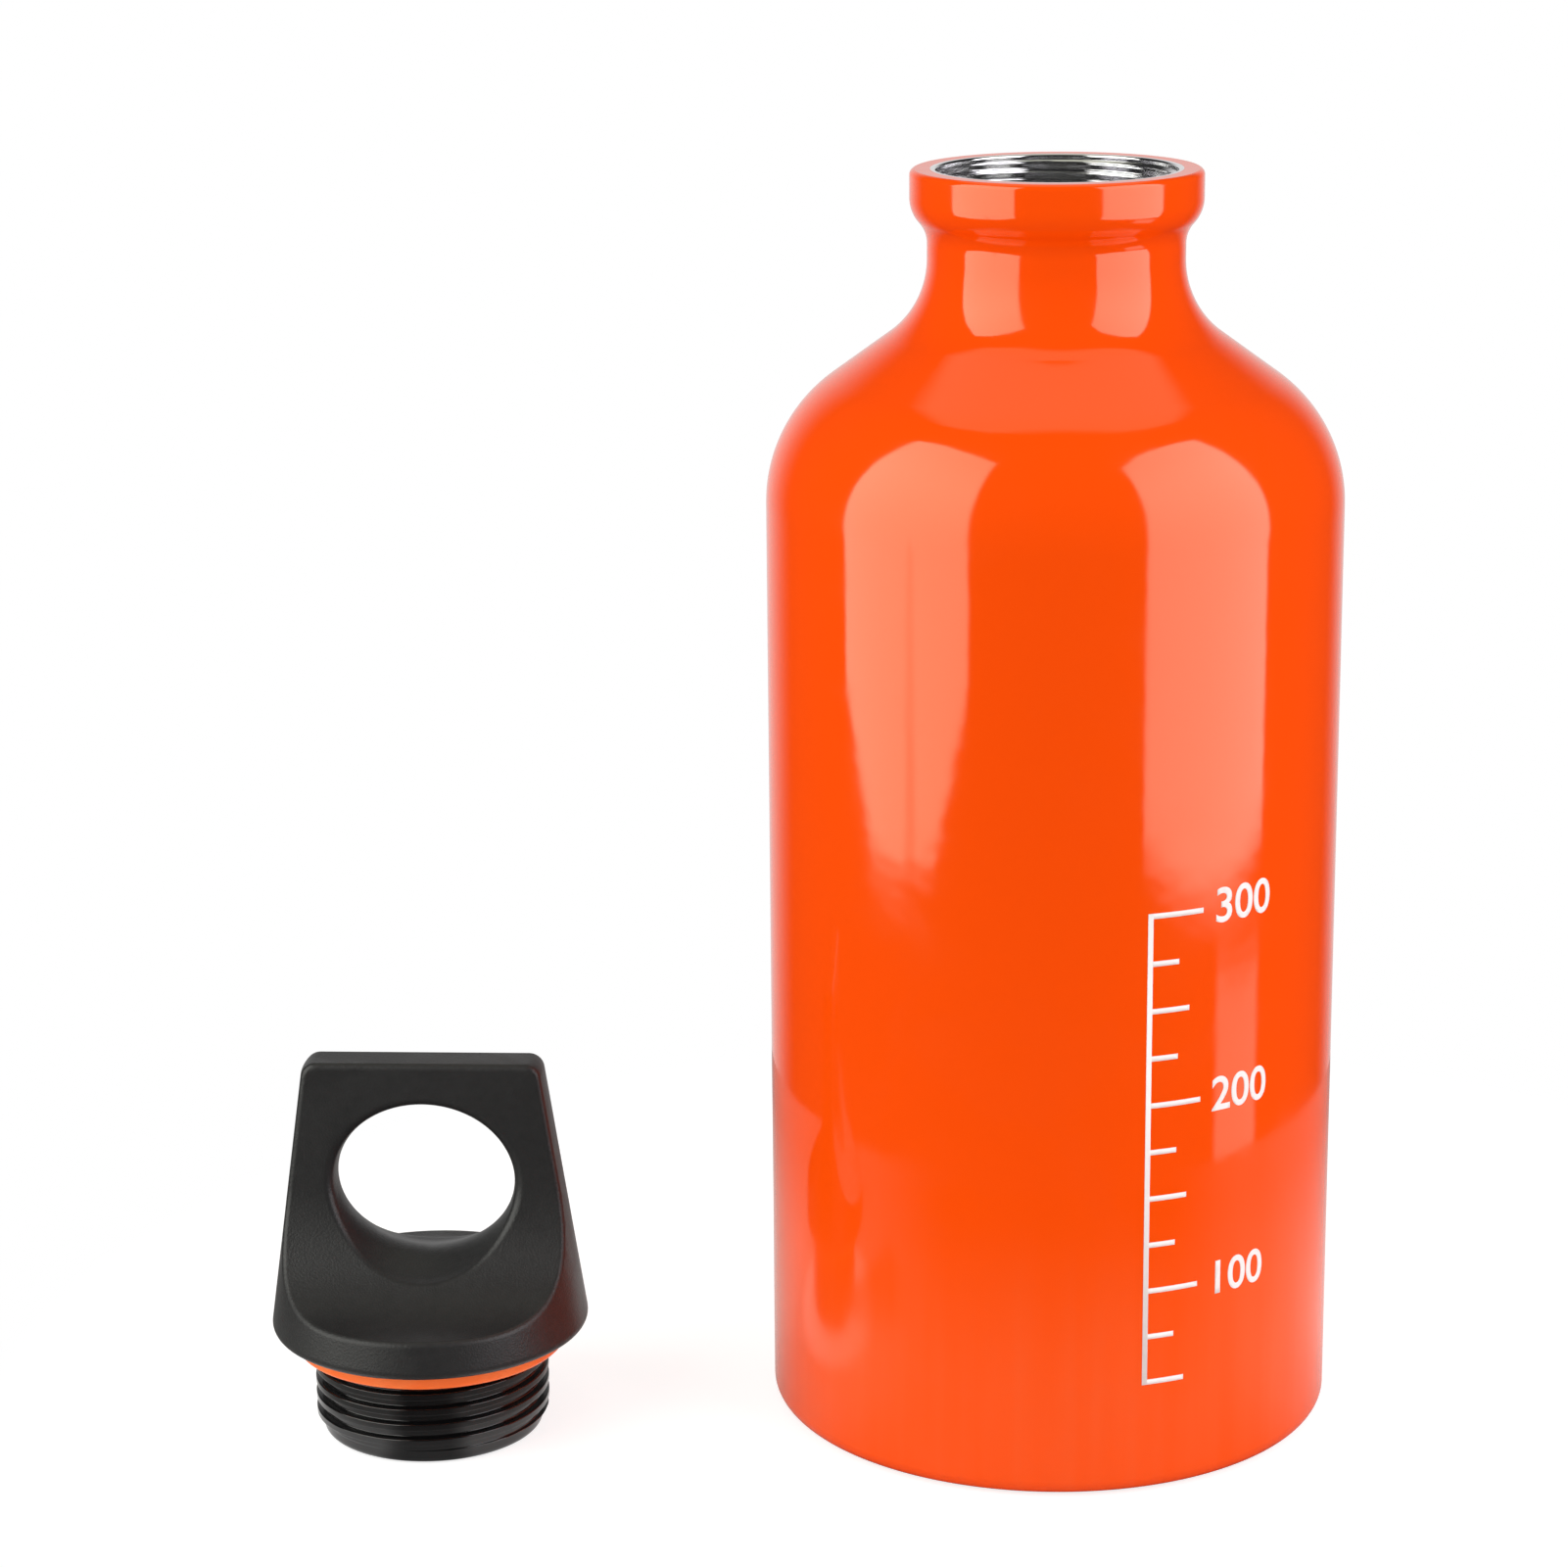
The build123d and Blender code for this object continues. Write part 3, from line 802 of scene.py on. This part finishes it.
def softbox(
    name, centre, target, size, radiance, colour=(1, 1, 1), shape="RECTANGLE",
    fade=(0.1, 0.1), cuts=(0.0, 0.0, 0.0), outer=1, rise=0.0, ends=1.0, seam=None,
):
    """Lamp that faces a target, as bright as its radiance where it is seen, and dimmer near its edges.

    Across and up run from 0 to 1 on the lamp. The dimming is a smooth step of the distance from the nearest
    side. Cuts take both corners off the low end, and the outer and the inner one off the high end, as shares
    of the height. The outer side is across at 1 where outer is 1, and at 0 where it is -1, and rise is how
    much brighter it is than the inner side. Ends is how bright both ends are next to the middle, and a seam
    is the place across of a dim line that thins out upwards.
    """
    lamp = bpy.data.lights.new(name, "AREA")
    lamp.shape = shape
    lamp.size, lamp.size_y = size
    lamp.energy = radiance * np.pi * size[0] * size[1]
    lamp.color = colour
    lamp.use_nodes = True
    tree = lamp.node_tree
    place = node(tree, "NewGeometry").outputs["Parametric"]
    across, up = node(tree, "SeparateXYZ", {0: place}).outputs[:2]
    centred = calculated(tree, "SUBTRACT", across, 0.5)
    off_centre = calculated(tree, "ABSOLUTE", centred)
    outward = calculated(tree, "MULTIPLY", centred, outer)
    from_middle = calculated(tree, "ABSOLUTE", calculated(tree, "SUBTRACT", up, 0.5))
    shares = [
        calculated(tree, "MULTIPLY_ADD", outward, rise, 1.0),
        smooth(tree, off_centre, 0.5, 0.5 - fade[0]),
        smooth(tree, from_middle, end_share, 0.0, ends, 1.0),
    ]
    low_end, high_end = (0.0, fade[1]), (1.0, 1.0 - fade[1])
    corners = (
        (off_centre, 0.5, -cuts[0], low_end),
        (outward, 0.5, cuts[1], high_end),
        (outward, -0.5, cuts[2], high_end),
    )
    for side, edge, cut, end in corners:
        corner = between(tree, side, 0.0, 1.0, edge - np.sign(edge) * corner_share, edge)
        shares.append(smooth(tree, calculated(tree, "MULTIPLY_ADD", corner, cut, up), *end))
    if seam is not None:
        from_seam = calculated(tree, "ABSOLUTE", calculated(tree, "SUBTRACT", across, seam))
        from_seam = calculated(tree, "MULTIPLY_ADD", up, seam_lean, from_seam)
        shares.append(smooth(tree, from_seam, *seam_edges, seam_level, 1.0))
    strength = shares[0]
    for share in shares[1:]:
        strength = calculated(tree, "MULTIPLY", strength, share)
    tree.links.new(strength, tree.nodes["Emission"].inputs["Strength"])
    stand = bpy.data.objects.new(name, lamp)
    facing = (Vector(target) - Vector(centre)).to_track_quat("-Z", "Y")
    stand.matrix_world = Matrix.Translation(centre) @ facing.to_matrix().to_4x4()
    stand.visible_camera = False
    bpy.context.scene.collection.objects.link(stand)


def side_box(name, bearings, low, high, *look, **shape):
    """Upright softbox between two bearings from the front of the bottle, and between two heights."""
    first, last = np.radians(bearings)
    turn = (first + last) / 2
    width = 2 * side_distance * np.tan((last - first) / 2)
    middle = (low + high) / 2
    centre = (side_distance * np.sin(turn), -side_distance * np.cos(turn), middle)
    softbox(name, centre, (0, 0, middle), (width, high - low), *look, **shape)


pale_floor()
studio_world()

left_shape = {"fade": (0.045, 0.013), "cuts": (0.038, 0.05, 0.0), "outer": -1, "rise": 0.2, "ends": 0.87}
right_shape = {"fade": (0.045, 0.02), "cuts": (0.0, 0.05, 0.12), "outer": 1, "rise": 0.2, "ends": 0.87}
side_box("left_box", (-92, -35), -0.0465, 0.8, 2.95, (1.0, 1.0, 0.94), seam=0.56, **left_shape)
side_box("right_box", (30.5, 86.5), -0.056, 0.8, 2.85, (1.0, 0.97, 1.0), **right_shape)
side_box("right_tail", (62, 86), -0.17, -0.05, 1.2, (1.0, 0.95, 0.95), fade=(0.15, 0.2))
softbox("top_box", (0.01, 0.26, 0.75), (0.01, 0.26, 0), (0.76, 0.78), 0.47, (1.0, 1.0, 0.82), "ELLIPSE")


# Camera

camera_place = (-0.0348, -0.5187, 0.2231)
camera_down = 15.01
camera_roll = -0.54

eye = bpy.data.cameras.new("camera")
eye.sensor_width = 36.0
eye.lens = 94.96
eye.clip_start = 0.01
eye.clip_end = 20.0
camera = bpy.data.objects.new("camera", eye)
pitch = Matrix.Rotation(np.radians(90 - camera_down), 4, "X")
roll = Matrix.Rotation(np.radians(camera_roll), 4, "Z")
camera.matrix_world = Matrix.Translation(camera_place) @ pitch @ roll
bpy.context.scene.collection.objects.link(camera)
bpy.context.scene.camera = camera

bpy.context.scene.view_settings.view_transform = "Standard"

Challenge: From the preceding material, extract every line exactly.

Output of the exercise:
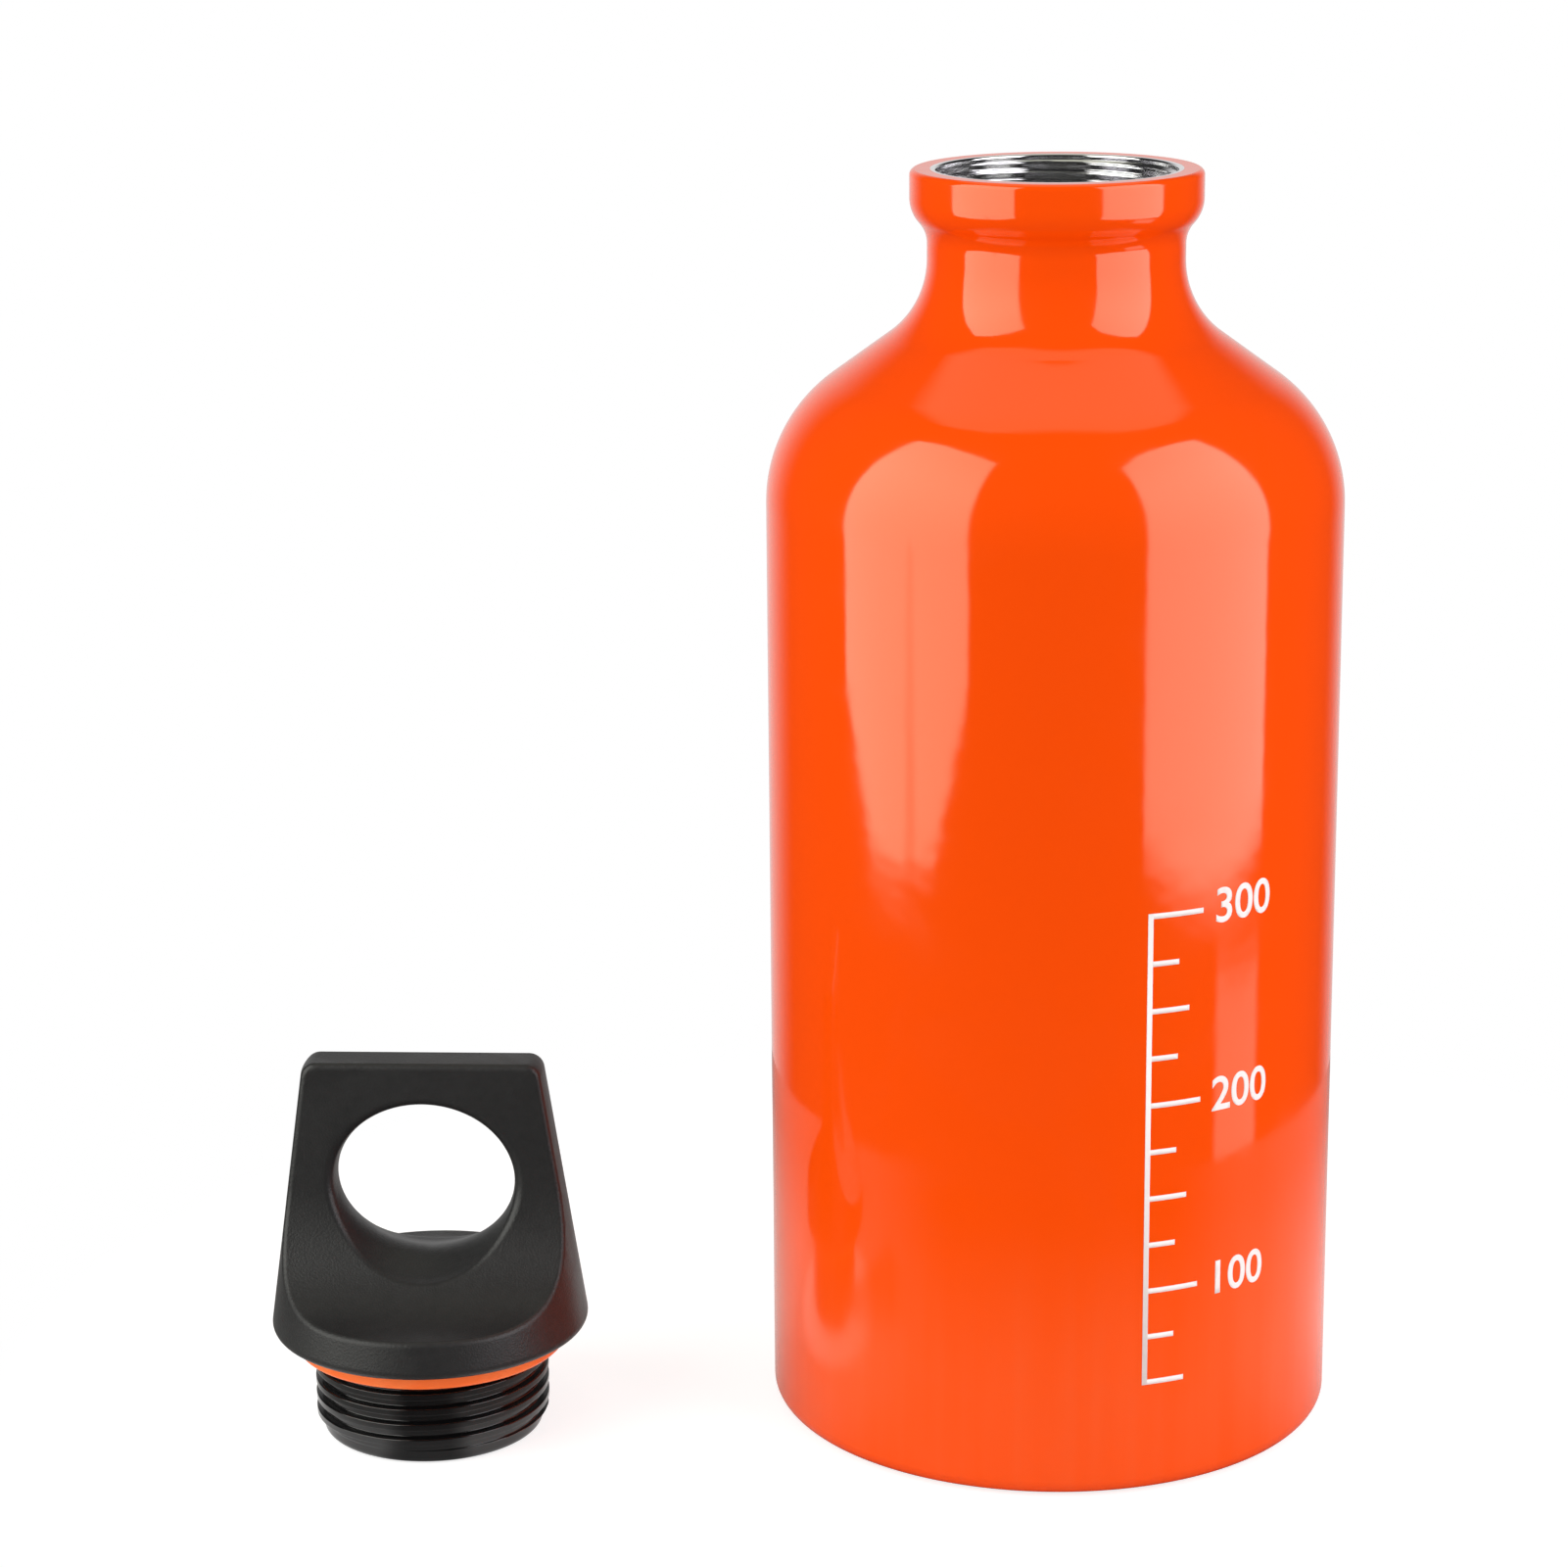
The build123d and Blender code for this object continues. Write part 3, from line 802 of scene.py on. This part finishes it.
def softbox(
    name, centre, target, size, radiance, colour=(1, 1, 1), shape="RECTANGLE",
    fade=(0.1, 0.1), cuts=(0.0, 0.0, 0.0), outer=1, rise=0.0, ends=1.0, seam=None,
):
    """Lamp that faces a target, as bright as its radiance where it is seen, and dimmer near its edges.

    Across and up run from 0 to 1 on the lamp. The dimming is a smooth step of the distance from the nearest
    side. Cuts take both corners off the low end, and the outer and the inner one off the high end, as shares
    of the height. The outer side is across at 1 where outer is 1, and at 0 where it is -1, and rise is how
    much brighter it is than the inner side. Ends is how bright both ends are next to the middle, and a seam
    is the place across of a dim line that thins out upwards.
    """
    lamp = bpy.data.lights.new(name, "AREA")
    lamp.shape = shape
    lamp.size, lamp.size_y = size
    lamp.energy = radiance * np.pi * size[0] * size[1]
    lamp.color = colour
    lamp.use_nodes = True
    tree = lamp.node_tree
    place = node(tree, "NewGeometry").outputs["Parametric"]
    across, up = node(tree, "SeparateXYZ", {0: place}).outputs[:2]
    centred = calculated(tree, "SUBTRACT", across, 0.5)
    off_centre = calculated(tree, "ABSOLUTE", centred)
    outward = calculated(tree, "MULTIPLY", centred, outer)
    from_middle = calculated(tree, "ABSOLUTE", calculated(tree, "SUBTRACT", up, 0.5))
    shares = [
        calculated(tree, "MULTIPLY_ADD", outward, rise, 1.0),
        smooth(tree, off_centre, 0.5, 0.5 - fade[0]),
        smooth(tree, from_middle, end_share, 0.0, ends, 1.0),
    ]
    low_end, high_end = (0.0, fade[1]), (1.0, 1.0 - fade[1])
    corners = (
        (off_centre, 0.5, -cuts[0], low_end),
        (outward, 0.5, cuts[1], high_end),
        (outward, -0.5, cuts[2], high_end),
    )
    for side, edge, cut, end in corners:
        corner = between(tree, side, 0.0, 1.0, edge - np.sign(edge) * corner_share, edge)
        shares.append(smooth(tree, calculated(tree, "MULTIPLY_ADD", corner, cut, up), *end))
    if seam is not None:
        from_seam = calculated(tree, "ABSOLUTE", calculated(tree, "SUBTRACT", across, seam))
        from_seam = calculated(tree, "MULTIPLY_ADD", up, seam_lean, from_seam)
        shares.append(smooth(tree, from_seam, *seam_edges, seam_level, 1.0))
    strength = shares[0]
    for share in shares[1:]:
        strength = calculated(tree, "MULTIPLY", strength, share)
    tree.links.new(strength, tree.nodes["Emission"].inputs["Strength"])
    stand = bpy.data.objects.new(name, lamp)
    facing = (Vector(target) - Vector(centre)).to_track_quat("-Z", "Y")
    stand.matrix_world = Matrix.Translation(centre) @ facing.to_matrix().to_4x4()
    stand.visible_camera = False
    bpy.context.scene.collection.objects.link(stand)


def side_box(name, bearings, low, high, *look, **shape):
    """Upright softbox between two bearings from the front of the bottle, and between two heights."""
    first, last = np.radians(bearings)
    turn = (first + last) / 2
    width = 2 * side_distance * np.tan((last - first) / 2)
    middle = (low + high) / 2
    centre = (side_distance * np.sin(turn), -side_distance * np.cos(turn), middle)
    softbox(name, centre, (0, 0, middle), (width, high - low), *look, **shape)


pale_floor()
studio_world()

left_shape = {"fade": (0.045, 0.013), "cuts": (0.038, 0.05, 0.0), "outer": -1, "rise": 0.2, "ends": 0.87}
right_shape = {"fade": (0.045, 0.02), "cuts": (0.0, 0.05, 0.12), "outer": 1, "rise": 0.2, "ends": 0.87}
side_box("left_box", (-92, -35), -0.0465, 0.8, 2.95, (1.0, 1.0, 0.94), seam=0.56, **left_shape)
side_box("right_box", (30.5, 86.5), -0.056, 0.8, 2.85, (1.0, 0.97, 1.0), **right_shape)
side_box("right_tail", (62, 86), -0.17, -0.05, 1.2, (1.0, 0.95, 0.95), fade=(0.15, 0.2))
softbox("top_box", (0.01, 0.26, 0.75), (0.01, 0.26, 0), (0.76, 0.78), 0.47, (1.0, 1.0, 0.82), "ELLIPSE")


# Camera

camera_place = (-0.0348, -0.5187, 0.2231)
camera_down = 15.01
camera_roll = -0.54

eye = bpy.data.cameras.new("camera")
eye.sensor_width = 36.0
eye.lens = 94.96
eye.clip_start = 0.01
eye.clip_end = 20.0
camera = bpy.data.objects.new("camera", eye)
pitch = Matrix.Rotation(np.radians(90 - camera_down), 4, "X")
roll = Matrix.Rotation(np.radians(camera_roll), 4, "Z")
camera.matrix_world = Matrix.Translation(camera_place) @ pitch @ roll
bpy.context.scene.collection.objects.link(camera)
bpy.context.scene.camera = camera

bpy.context.scene.view_settings.view_transform = "Standard"